Beijing is drawing up a plan to remove Hong Kong's beleaguered Chief Executive Carrie Lam, the Financial Times reported on Wednesday, after nearly five months of pro-democracy unrest.
The pro-Beijing leader has faced sustained criticism from protesters in the semi-autonomous city.
So far, the Chinese central government has given its support to her and the Hong Kong police, calling the demonstrators "rioters" and condemning the violence.
But according to the FT report, which quoted unnamed figures briefed on the deliberations, Beijing is drawing up a plan to replace her with an interim chief executive.
However, sources told the newspaper that the plan would be dependent on the situation in the city first stabilising so that Beijing is not seen as giving in to violence.
Lam's office said it would not comment on speculation.
Hong Kong has been battered by 20 weeks of protests and with no political solution in sight, clashes have intensified each month.
Earlier this month, Lam -- who has refused to grant any major concessions to protesters -- invoked a colonial-era emergency law to ban face masks, setting off a new wave of protests and vandalism that shut down much of the city's transport network.
One of the protest leaders, Jimmy Sham, was hospitalised after being attacked by unknown assailants wielding hammers last week.
If President Xi Jinping decides to go ahead with the plan to remove Lam, the report said her replacement would be installed by March.
Leading candidates being considered to replace her reportedly include Norman Chan, former head of the Hong Kong Monetary Authority, and Henry Tang, who has also served as the territory's financial secretary and chief secretary for administration.
Tang said in a statement that he supported Lam, and would not comment on speculation.
Lam's ouster may not be enough to allay the concerns of Hong Kong's protesters.
"The plan definitely has come too late as Carrie Lam's net support... dropped to a disastrous level as early as four months ago," said political analyst Dixon Sing.
"It is impossible to believe that Hong Kong people... would be happy and go back home once Carrie Lam has stepped down."
A leaked audio recording emerged in September of Lam saying she would quit if she had a choice -- although she later said she had not contemplated standing down.
Her resignation is not one of the protesters' five central demands, who are instead calling for measures including an investigation into police brutality, universal suffrage and the release of arrested protesters without charge.

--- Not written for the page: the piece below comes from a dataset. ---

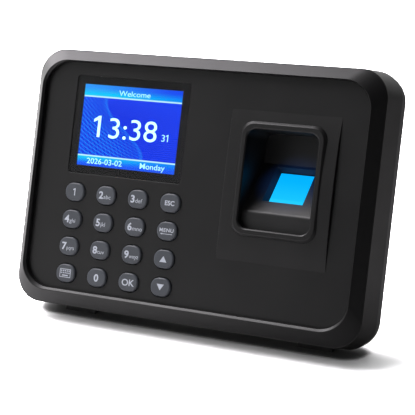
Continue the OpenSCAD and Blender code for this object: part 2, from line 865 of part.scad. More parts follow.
module stand_leg() {
    rib_t = 1;
    color([0.10, 0.10, 0.105]) opened() difference() {
        union() {
            across(leg_w) polygon([[-leg_t / 2, 0], [-leg_t / 2, leg_heel], [leg_t / 2 - 1, leg_heel],
                                   [leg_t / 2, leg_heel - 1], [leg_t / 2, 0]]);
            across(leg_w) polygon([[-leg_t / 2, 0.1], [leg_t / 2, 0.1],
                                   [leg_t / 2, -leg_reach(leg_t / 2) + pad_t],
                                   [-leg_t / 2, -leg_reach(-leg_t / 2) + pad_t]]);
        }
        rotate([0, 90, 0]) cylinder(h = leg_w + 2, r = pin_r, center = true);
        for (x = [-1, 1]) translate([x * leg_w / 4, 0, -leg_l / 2])
            translate([-leg_w / 4 + 3, -leg_t / 2 - over, -leg_l / 2 + 10])
                cube([leg_w / 2 - 5, leg_t - rib_t + over - 0.4, leg_l - 22]);
    }
}

module stand_pin() {
    color([0.75, 0.75, 0.76]) opened() rotate([0, 90, 0])
        cylinder(h = 2 * pin_half, r = pin_r, center = true);
}

module stand_pad() {
    color([0.03, 0.03, 0.03]) opened() across(leg_w - 2)
        polygon([[-leg_t / 2, -leg_reach(-leg_t / 2) + pad_t], [leg_t / 2, -leg_reach(leg_t / 2) + pad_t],
                 [leg_t / 2, -leg_reach(leg_t / 2)], [-leg_t / 2, -leg_reach(-leg_t / 2)]]);
}

posed() front_cover();
posed() rear_cover();
posed() display_window();
posed() window_tape();
posed() lcd_glass();
posed() backlight_frame();
posed() display_flex();
posed() finger_well();
posed() sensor_gasket();
posed() sensor_window();
posed() sensor_light();
posed() sensor_housing();
posed() sensor_board();
posed() sensor_screws();
posed() sensor_cable();
posed() keypad_mat();
posed() keypad_board();
posed() keypad_screws();
posed() main_board();
posed() board_chips();
posed() board_sockets();
posed() board_screws();
posed() board_cable();
posed() coin_cell_holder();
posed() coin_cell();
posed() speaker_basket();
posed() speaker_cone();
posed() speaker_wires();
posed() usb_socket();
posed() power_jack();
posed() case_screws();
posed() rubber_feet();
posed() stand_leg();
posed() stand_pin();
posed() stand_pad();
for (i = [0:len(KEYS) - 1])
    posed() key(i);
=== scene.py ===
"""Desktop fingerprint time terminal: the finished look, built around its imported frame.

Drawing is done in the housing's own upright frame, in millimetres: x to the right, y from the
crest of the front rim towards the back, z up. Lean turns that frame into the leaning one, in metres.
"""
import logging
import math
from dataclasses import dataclass, field
from enum import Enum
from typing import Callable, Optional, Sequence

import bmesh
import bpy
from mathutils import Matrix, Vector


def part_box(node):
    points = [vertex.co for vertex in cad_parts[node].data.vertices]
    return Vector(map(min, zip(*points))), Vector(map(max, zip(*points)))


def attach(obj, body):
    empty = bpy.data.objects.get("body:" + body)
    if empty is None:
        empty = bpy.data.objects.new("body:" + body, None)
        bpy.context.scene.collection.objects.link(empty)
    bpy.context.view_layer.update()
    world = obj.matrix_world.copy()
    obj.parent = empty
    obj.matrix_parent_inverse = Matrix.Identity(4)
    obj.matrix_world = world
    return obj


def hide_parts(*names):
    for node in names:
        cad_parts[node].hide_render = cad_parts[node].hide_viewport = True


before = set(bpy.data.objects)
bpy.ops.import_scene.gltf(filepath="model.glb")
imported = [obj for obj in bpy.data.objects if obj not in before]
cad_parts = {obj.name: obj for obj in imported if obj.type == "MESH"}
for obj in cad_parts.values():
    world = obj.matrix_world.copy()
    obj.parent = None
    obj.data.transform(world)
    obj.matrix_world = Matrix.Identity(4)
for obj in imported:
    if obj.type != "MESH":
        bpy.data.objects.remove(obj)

LOG = logging.getLogger("terminal")
MM = 0.001
Point = tuple[float, float, float]
Flat = tuple[float, float]
Colour = tuple[float, float, float]
Socket = bpy.types.NodeSocket
Node = bpy.types.Node
Tree = bpy.types.NodeTree
Material = bpy.types.Material
DUST_COLOUR: Colour = (0.30, 0.29, 0.28)
# Edges of drawn pieces stay sharp past the first angle. Edges of CAD nodes are softened past the
# second, and shaded smooth under the third. Vertices closer than DOUBLED metres are one vertex.
SHARP_ANGLE = math.radians(38)
BEVEL_ANGLE = math.radians(32)
GENTLE_ANGLE = math.radians(30)
DOUBLED = 1e-7


def grey(tone: float) -> Colour:
    """Returns a colour with no hue."""
    return tone, tone, tone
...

"I don't think replacing Carrie Lam could solve the problem completely," 18-year-old student Joyce Ho told AFP.
"If the government can respond to the five demands, I believe Hong Kongers would stop (the protests)."
Lam has faced a series of political difficulties since the city's legislature returned for a new session last week.
She was unable to give her State of the Union-style policy speech after pro-democracy lawmakers repeatedly interrupted her, forcing her to deliver the address via video.
"I don't think a change in chief executive will have much impact on the profound political crisis that Hong Kong is facing," said Ben Bland, director of the Southeast Asia Project at the Lowy Institute, a policy think tank.
"The problem is less who leads Hong Kong and more that its leaders have no popular legitimacy because they are effectively chosen by Beijing."